Moses Hazeltine Sherman (December 3, 1853 – September 9, 1932) was an American land developer who built the Phoenix Street Railway in Phoenix, Arizona and streetcar systems that would become the core of the Los Angeles Railway and part of the Pacific Electric Railway in Los Angeles, California, and owned and developed property in areas such as West Los Angeles, the San Fernando Valley and Hollywood, California. He also served on the Los Angeles Water Board. He was also known as M. H. Sherman and General M. H. Sherman.

Biography[]

Early life[]

Moses Sherman was born in West Rupert, Vermont, on December 3, 1853. He obtained a teaching certificate at the Oswego Normal School (now SUNY Oswego) in Oswego, New York. He began as a teacher in Salem, New York and Wisconsin, after which he moved to Arizona.

Early career[]

In 1874, he moved to Prescott, Arizona, a small mining town where he continued teaching for two more years.[1] In Prescott, he acquired his capital brokering mines and ranches while a teacher. John C. Fremont, then Governor of Arizona, appointed Sherman State Superintendent of Public Instruction. He earned the title, "General" after his appointment as Adjutant-General of the Territory of Arizona, in which position he served two terms. He would use the title "General" for the rest of his life. In 1884, he helped found the , acting as President while simultaneously building the Phoenix Railway and some canal and water services.[1]

With associate M. E. Collins, he donated ten acres of land for the capitol in Phoenix when the town became capital of the territory in 1889. He moved to Los Angeles, California, in 1890 to speculate in land and use the new electric railway, or trolley system, to promote his real estate ventures. He made millions and sold control of his Los Angeles Pacific lines to E.H. Harriman in 1906 for a reported additional six million dollars.[2]

Los Angeles Consolidated Electric Railway[]

Los Angeles Pacific Railroad- Balloon Route map, 1905
Los Angeles Pacific - Balloon Route car, 1905

He started the Los Angeles Consolidated Electric Railway,[3] and made his brother-in-law, Eli P. Clark, Vice President and General Manager.[4]

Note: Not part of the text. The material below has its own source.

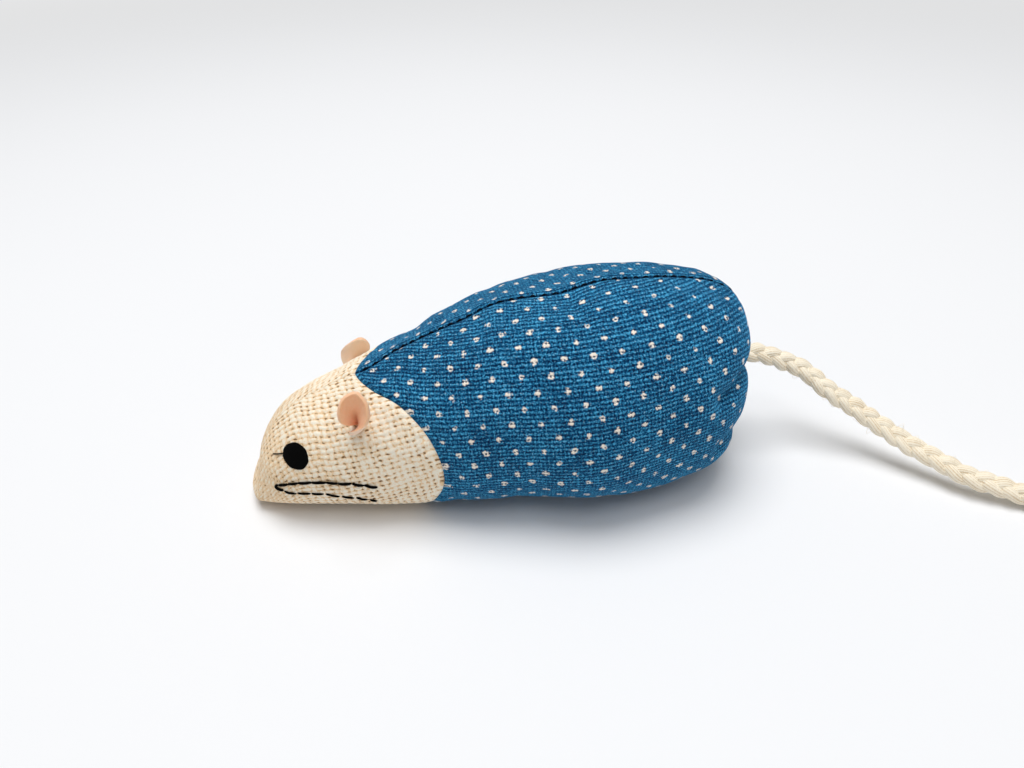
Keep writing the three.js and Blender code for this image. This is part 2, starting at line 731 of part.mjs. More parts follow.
// Assembly

const mouse = new THREE.Group();

function add(name, geometry, material, parent = mouse) {
  const mesh = new THREE.Mesh(geometry, material);
  mesh.name = name;
  parent.add(mesh);
  return mesh;
}

// Everything is worked out on the right, so the left side is its mirror image
const leftSide = new THREE.Group();
leftSide.scale.y = -1;
mouse.add(leftSide);

for (const [side, parent] of [["left", leftSide], ["right", mouse]]) {
  add(`body_panel_${side}`, bodyPanel(), finish(BLUE_CLOTH, 0.9), parent);
  add(`head_panel_${side}`, headPanel(), finish(CREAM_CLOTH, 0.95), parent);
  add(`eye_${side}`, eye(), finish(BLACK_THREAD, 0.7), parent);
  add(`cheek_stitch_${side}`, cheekStitch(), finish(BLACK_THREAD, 0.7), parent);
}
add("ear_left", ear(EARS.left), finish(FELT, 1), leftSide);
add("ear_right", ear(EARS.right), finish(FELT, 1));
add("stuffing", stuffing(), finish(FIBRE, 1));
add("back_seam_thread", backSeamThread(), finish(NAVY_THREAD, 0.7));
add("belly_seam_thread", bellySeamThread(), finish(NAVY_THREAD, 0.7));
add("head_seam_thread", headSeamThread(), finish(CREAM_CLOTH, 0.8));
add("neck_seam_thread", neckSeamThread(), finish(NAVY_THREAD, 0.7));

const root = add("tail_root", tailRoot(), finish(ROPE, 0.95));
root.rotation.z = Math.PI / 2;
root.position.set(RUMP_X + ROOT_STAND_OUT, 0, TAIL_Z);

add("tail_rope", tailRope(), finish(ROPE, 0.95));

const [beforeLast, last] = ROPE_ROUTE.slice(-2).map((p) => new THREE.Vector3(...p));
const knot = add("tail_knot", tailKnot(), finish(ROPE, 0.95));
const knotWay = last.clone().sub(beforeLast).normalize();
knot.quaternion.setFromUnitVectors(new THREE.Vector3(0, 1, 0), knotWay);
knot.position.copy(last).addScaledVector(knotWay, KNOT_GAP);

export default mouse;
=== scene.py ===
"""Fabric mouse toy: camera, stage, materials and the dressed pieces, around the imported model.

Lengths are in millimetres in the tables and functions below, in the model's own frame, and
turn into metres where a mesh is made. +X runs from the nose to the tail, and the mouse's left
side, which faces the camera, is -Y.
"""

import math

import bmesh
import bpy
import numpy as np
from mathutils import Matrix, Vector
from mathutils.bvhtree import BVHTree


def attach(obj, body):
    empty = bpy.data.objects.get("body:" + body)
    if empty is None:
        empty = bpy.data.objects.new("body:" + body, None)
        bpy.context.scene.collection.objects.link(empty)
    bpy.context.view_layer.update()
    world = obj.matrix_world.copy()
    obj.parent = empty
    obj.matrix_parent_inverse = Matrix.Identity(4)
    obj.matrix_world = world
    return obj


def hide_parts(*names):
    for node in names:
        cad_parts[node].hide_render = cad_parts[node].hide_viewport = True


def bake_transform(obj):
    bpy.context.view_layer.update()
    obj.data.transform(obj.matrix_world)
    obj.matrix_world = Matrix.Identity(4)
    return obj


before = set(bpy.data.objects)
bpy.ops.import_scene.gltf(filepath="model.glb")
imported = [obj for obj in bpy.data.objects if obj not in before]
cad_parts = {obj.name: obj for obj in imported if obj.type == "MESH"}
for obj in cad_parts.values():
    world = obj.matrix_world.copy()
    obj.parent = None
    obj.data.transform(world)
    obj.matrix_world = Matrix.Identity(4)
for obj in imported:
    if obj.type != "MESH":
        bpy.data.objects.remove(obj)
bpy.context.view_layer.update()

MM = 0.001


def put_in_scene(name, data):
    item = bpy.data.objects.new(name, data)
    bpy.context.scene.collection.objects.link(item)
    return item


# ---------------------------------------------------------------- camera

EYE_POINT = Vector((-0.0196, -0.143, 0.130))
YAW, PITCH, ROLL = (math.radians(a) for a in (9.56, 36.5, 1.0))
SENSOR_MM = 36
FOCAL_PX, FRAME_PX = 760, 1024


def make_camera():
    ahead = Vector(
        (math.sin(YAW) * math.cos(PITCH), math.cos(YAW) * math.cos(PITCH), -math.sin(PITCH))
    )
    right = Vector((math.cos(YAW), -math.sin(YAW), 0))
    up = right.cross(ahead)
    c, s = math.cos(ROLL), math.sin(ROLL)
    right, up = right * c - up * s, right * s + up * c
    data = bpy.data.cameras.new("camera")
    data.sensor_width = SENSOR_MM
    data.lens = FOCAL_PX / FRAME_PX * SENSOR_MM
    data.clip_start, data.clip_end = 0.005, 20
    camera = put_in_scene("camera", data)
    turn = Matrix((right, up, -ahead)).transposed().to_4x4()
    camera.matrix_world = Matrix.Translation(EYE_POINT) @ turn
    bpy.context.scene.camera = camera


make_camera()

# ---------------------------------------------------------------- meshes

SAME_POINT = 1e-7  # metres


def face_out(mesh, merge=False):
    """Turns a closed mesh's faces to face out, and joins points that fall together."""
    work = bmesh.new()
    work.from_mesh(mesh)
    if merge:
        bmesh.ops.remove_doubles(work, verts=work.verts, dist=SAME_POINT)
    bmesh.ops.recalc_face_normals(work, faces=work.faces)
    work.to_mesh(mesh)
    work.free()


def add_mesh(name, points, faces, attributes=None):
    """A new object from points in millimetres, its faces turned to face out."""
    mesh = bpy.data.meshes.new(name)
    mesh.from_pydata((np.asarray(points, float) * MM).tolist(), [], faces)
    for key, values in (attributes or {}).items():
        values = np.asarray(values, np.float32)
        kind, field = ("FLOAT", "value") if values.ndim == 1 else ("FLOAT_VECTOR", "vector")
        mesh.attributes.new(key, kind, "POINT").data.foreach_set(field, values.ravel())
    face_out(mesh, merge=True)
    mesh.polygons.foreach_set("use_smooth", [True] * len(mesh.polygons))
    mesh.update()
    return put_in_scene(name, mesh)


def ring_faces(rows, count):
    """Quads between closed rings of points, and a fan to one more point at either end."""
    ring = [(k, (k + 1) % count) for k in range(count)]
    faces = [
        (low + a, low + b, low + count + b, low + count + a)
        for low in range(0, (rows - 1) * count, count)
        for a, b in ring
    ]
    for low, tip in ((0, rows * count), ((rows - 1) * count, rows * count + 1)):
        faces += [(low + a, low + b, tip) for a, b in ring]
    return faces


def loft(name, rings, attributes=None):
    """A closed form through rings of points, each end closed by a fan to the ring's middle."""
    rings = np.asarray(rings)
    points = np.concatenate([rings.reshape(-1, 3), [rings[0].mean(0), rings[-1].mean(0)]])
    return add_mesh(name, points, ring_faces(*rings.shape[:2]), attributes)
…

The Los Angeles Pacific Railroad[]

The Los Angeles Pacific Railroad was started in 1899 by Sherman and Clark, and at its peak had 180 miles of track in the western portions of Los Angeles County, from Pasadena, California to Santa Monica, running down the coast to Redondo Beach.[5] The rapid interurban transit of the Los Angeles Pacific Railroad, and the Pacific Electric system, the Big Red Cars, enticed many new residents to Los Angeles. It also helped Los Angeles get out the economic slump of the 1890s.[6] It encouraged new investments in manufacturing.[7] On June 16, 1903, Los Angeles Pacific Railroad merged with the Los Angeles-Santa Monica Railroad Company and the Los Angeles, Hermosa Beach and Redondo Railway Company. The new name after this merger was Los Angeles Pacific Railroad of California, but everyone continued to call it the Los Angeles Pacific Railroad. In March, 1906, an agreement was reached to sell control of the Los Angeles Pacific to E.H. Harriman’s Southern Pacific Railroad for a reported $6 million.[2]

Hueneme, Malibu and Port Los Angeles Railway[]

Sherman was one of the incorporators of the Hueneme, Malibu and Port Los Angeles Railway, which was founded by Frederick Hastings Rindge and built, after he died, by his wife, May K. Rindge, in Malibu, California.

Developing Los Angeles[]

Sherman (West Hollywood)[]

At the junction of his streetcar lines west of Hollywood, he built car barns and created a town called "Sherman". The town would evolve to become the city of West Hollywood.[8]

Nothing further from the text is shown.